_AIM:_
Print the listing below from its opening line through the line holding "and their solder.", both ends included.

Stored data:
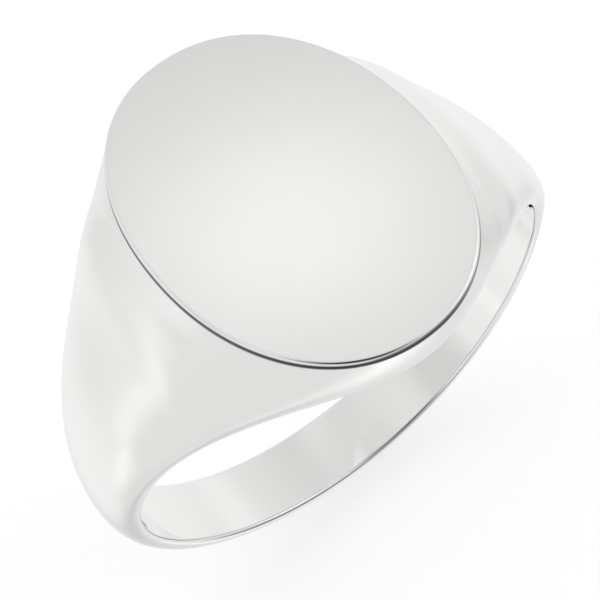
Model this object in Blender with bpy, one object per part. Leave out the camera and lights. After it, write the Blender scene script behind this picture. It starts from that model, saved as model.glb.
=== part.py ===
"""Signet ring with a flat oval face, made as a goldsmith makes it: face plate, head, shank and their solder.

+Z points out of the face and Y is the axis of the finger hole. The origin is the centre of the finger hole.
Angles round the ring are measured from the middle of the face (0 degrees) to the back of the finger (180).
All sizes are in metres.
"""

import math

import bmesh
import bpy
import numpy as np

MM = 0.001

# Finger hole: an inside diameter of 19.8 mm, US size 10.
FINGER_RADIUS = 9.9 * MM
RIM_ROUND = 0.24 * MM

# Oval face: half its length along the finger and half its width across it.
FACE_HALF_LENGTH = 7.1 * MM
FACE_HALF_WIDTH = 5.1 * MM
FACE_HEIGHT = 11.7 * MM
FACE_EXPONENT = 2.12
FACE_WALL = 0.22 * MM
FACE_BEVEL = 0.15 * MM

# Soldered joints.
PLATE_THICKNESS = 0.8 * MM
SOLDER_THICKNESS = 0.06 * MM
GAP = 0.02 * MM
SEAM_ANGLE_FROM_BACK = 62.0

# Half the ring's width at the edge of the finger hole, by angle.
RIM_HALF_WIDTH = ((0, 7.0 * MM), (25, 5.36 * MM), (50, 3.28 * MM), (75, 2.2 * MM), (105, 1.72 * MM),
                  (140, 1.7 * MM), (180, 1.76 * MM))
# Distance from the finger's axis to the middle of the outer surface, beyond the tips of the face.
CROWN_RADIUS = ((30, 12.2 * MM), (38, 11.62 * MM), (50, 11.25 * MM), (70, 11.12 * MM), (90, 11.05 * MM),
                (120, 11.25 * MM), (150, 11.35 * MM), (180, 11.35 * MM))
# How far the side leans out, in metres per metre of height above the finger hole.
SIDE_FLARE = ((0, 0.15), (24, 0.3), (38, 0.4), (55, 0.4), (80, 0.1), (105, 0.0), (180, 0.0))
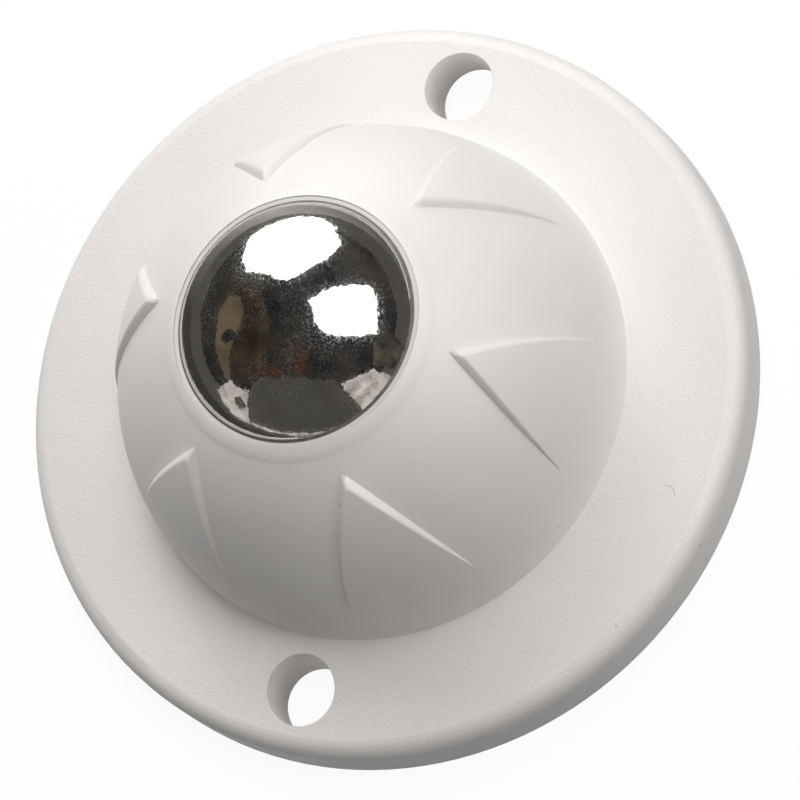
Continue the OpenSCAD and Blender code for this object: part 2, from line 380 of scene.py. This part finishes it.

_SOLUTION FOR THIS EXERCISE:_
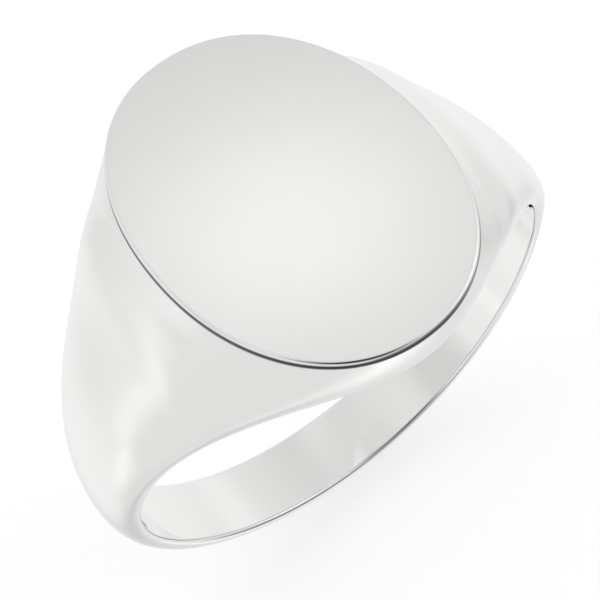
Model this object in Blender with bpy, one object per part. Leave out the camera and lights. After it, write the Blender scene script behind this picture. It starts from that model, saved as model.glb.
=== part.py ===
"""Signet ring with a flat oval face, made as a goldsmith makes it: face plate, head, shank and their solder.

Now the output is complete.